The Fed was in a position last March where it could ease monetary policy more aggressively than others – the ECB, the BoJ and SNB, (but not the RBA) having “tapped out” on monetary policy. In that context, the depreciation in the USD looks unsurprising. 

The new administration led by President Joe Biden and Treasury secretary Yellen has indicated, however, that further significant fiscal stimulus is underway. But the federal budget deficit was already projected to be close to 16 per cent of GDP in 2020. With the political constraints to even more aggressive stimulus now much reduced that figure will likely only grow beyond the current peacetime record.

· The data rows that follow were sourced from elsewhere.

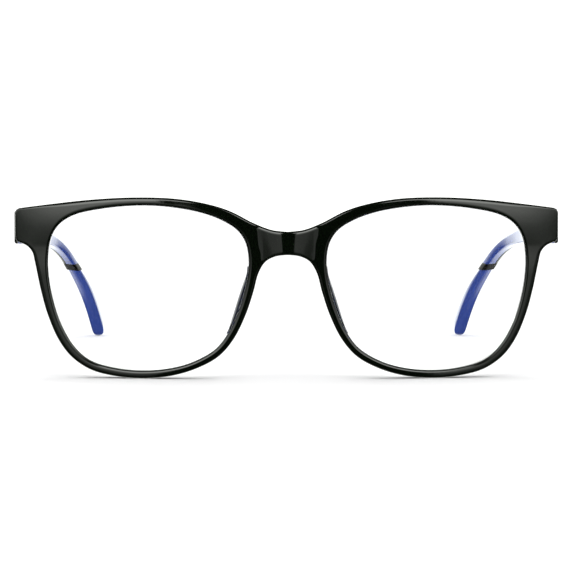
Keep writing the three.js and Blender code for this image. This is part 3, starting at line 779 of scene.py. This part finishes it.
def gloss_light(tree, direction):
    """What gloss sees: a bright band above, softer light at the sides and behind, and a dark gap ahead."""
    x, y, z = direction
    elevation = maths(tree, "MULTIPLY", maths(tree, "ARCSINE", z), 180 / math.pi)
    forward = maths(tree, "MULTIPLY", y, -1.0)
    azimuth = maths(tree, "MULTIPLY", maths(tree, "ARCTAN2", x, forward), 180 / math.pi)
    narrower = maths(tree, "MULTIPLY", GAP_TAPER, remap(tree, elevation, *GAP_TAPER_HEIGHT))
    across = maths(tree, "MULTIPLY", azimuth, maths(tree, "ADD", 1.0, narrower))
    lit = maths(tree, "MAXIMUM", remap(tree, across, *GAP_LEFT[::-1]), remap(tree, across, *GAP_RIGHT))
    lit = maths(tree, "MULTIPLY", lit, curve(tree, azimuth, SIDE_REACH))
    ahead = maths(tree, "ADD", GAP_LIGHT, maths(tree, "MULTIPLY", curve(tree, elevation, SIDE_LIGHT), lit))
    behind = remap(tree, maths(tree, "ABSOLUTE", azimuth), *REAR_FADE)
    return maths(tree, "ADD", maths(tree, "MULTIPLY", curve(tree, elevation, REAR_LIGHT), behind),
                 maths(tree, "MULTIPLY", ahead, maths(tree, "SUBTRACT", 1.0, behind)))


def studio():
    """White all round for the camera and through the lenses, plain light on surfaces, a studio in gloss."""
    world = bpy.data.worlds.new("studio")
    bpy.context.scene.world = world
    world.use_nodes = True
    tree = world.node_tree
    tree.nodes.clear()
    link = tree.links.new
    coords = node(tree, "ShaderNodeTexCoord")
    split = node(tree, "ShaderNodeSeparateXYZ")
    link(coords.outputs["Generated"], split.inputs["Vector"])
    path = node(tree, "ShaderNodeLightPath")
    plain = maths(tree, "MULTIPLY", WHITE - AMBIENT, path.outputs["Is Camera Ray"])
    plain = maths(tree, "ADD", AMBIENT, plain)
    through = maths(tree, "MULTIPLY", WHITE, path.outputs["Is Transmission Ray"])
    plain = maths(tree, "MAXIMUM", plain, through)
    glossy = path.outputs["Is Glossy Ray"]
    strength = maths(tree, "ADD", maths(tree, "MULTIPLY", gloss_light(tree, split.outputs), glossy),
                     maths(tree, "MULTIPLY", plain, maths(tree, "SUBTRACT", 1.0, glossy)))
    background = node(tree, "ShaderNodeBackground")
    link(ramp(tree, glossy, [(0, (1, 1, 1)), (1, TINT)]), background.inputs["Color"])
    link(strength, background.inputs["Strength"])
    output = node(tree, "ShaderNodeOutputWorld")
    link(background.outputs["Background"], output.inputs["Surface"])


def overhead_light():
    data = bpy.data.lights.new("overhead", "SUN")
    data.energy = SUN_STRENGTH
    data.angle = math.radians(SUN_ANGLE)
    light = bpy.data.objects.new("overhead", data)
    light.rotation_euler = (math.radians(SUN_TILT), 0, 0)
    bpy.context.scene.collection.objects.link(light)
    light.visible_glossy = False


def camera():
    data = bpy.data.cameras.new("camera")
    data.sensor_width = 36.0
    data.lens = FOCAL_LENGTH
    data.clip_end = 50
    cam = bpy.data.objects.new("camera", data)
    bpy.context.scene.collection.objects.link(cam)
    eye = Vector(point(EYE))
    target = Vector(point(TARGET))
    cam.location = eye
    cam.rotation_euler = (target - eye).to_track_quat("-Z", "Y").to_euler()
    bpy.context.scene.camera = cam


bpy.context.scene.view_settings.view_transform = "Standard"
front_piece()
for side, word in ((1, "right"), (-1, "left")):
    lens_piece("lens_" + word, side)
    nose_pad_piece("nose_pad_" + word, side)
    temple_pieces(word, side)
steel_fittings()
stage_floor()
studio()
overhead_light()
camera()
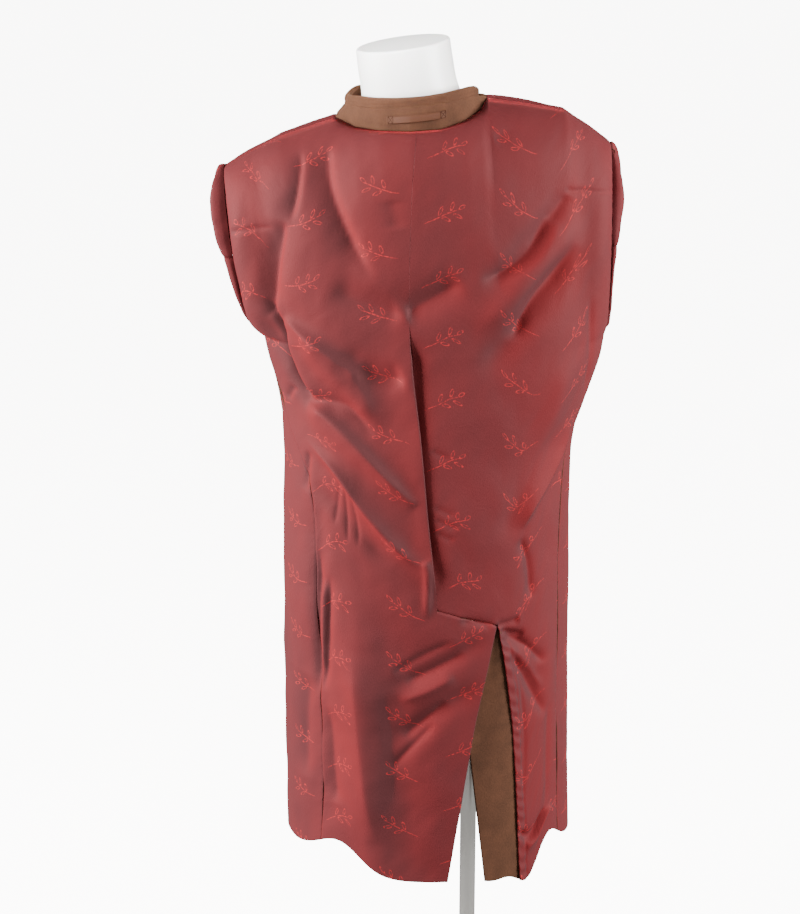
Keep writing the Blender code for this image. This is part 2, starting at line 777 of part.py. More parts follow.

Those deficits need to be financed. 

Given the immensity of that task there is some fear that this will lead to higher interest rates or bond yields. While still low, bond yields have marched up considerably to sit currently above 1 per cent from their lows near 0.50 per cent in August. 

An appreciation of the US dollar (because of higher bond yields) is what the textbooks suggest is the consequence of a fiscal stimulus funded by bond sales to the public. Indeed, that is precisely what happened with the Reagan deficits of the early 1980s which kept a floor under bond yields and saw a sharp appreciation of the US dollar which only came to an end with the Plaza Accord in 1985.  

In the current circumstance, the Fed is also a big buyer of bonds as well as the public. In Paul Volcker, Reagan had a Fed chair that, fresh from the experience of the inflationary 1970s, wouldn’t have had a bar of central bank purchases of bonds as a stimulatory tool. Were a Powell-led Fed disposed to increase its purchases, that would limit the rise in bond yields and therefore any appreciation in the US dollar, but it has a lot of bonds to buy to achieve that outcome.

Adding to the myriad of complexities attaching to global financial markets, assessing where the “bucks” stop, looks to be an increasingly important consideration for investors in the period ahead.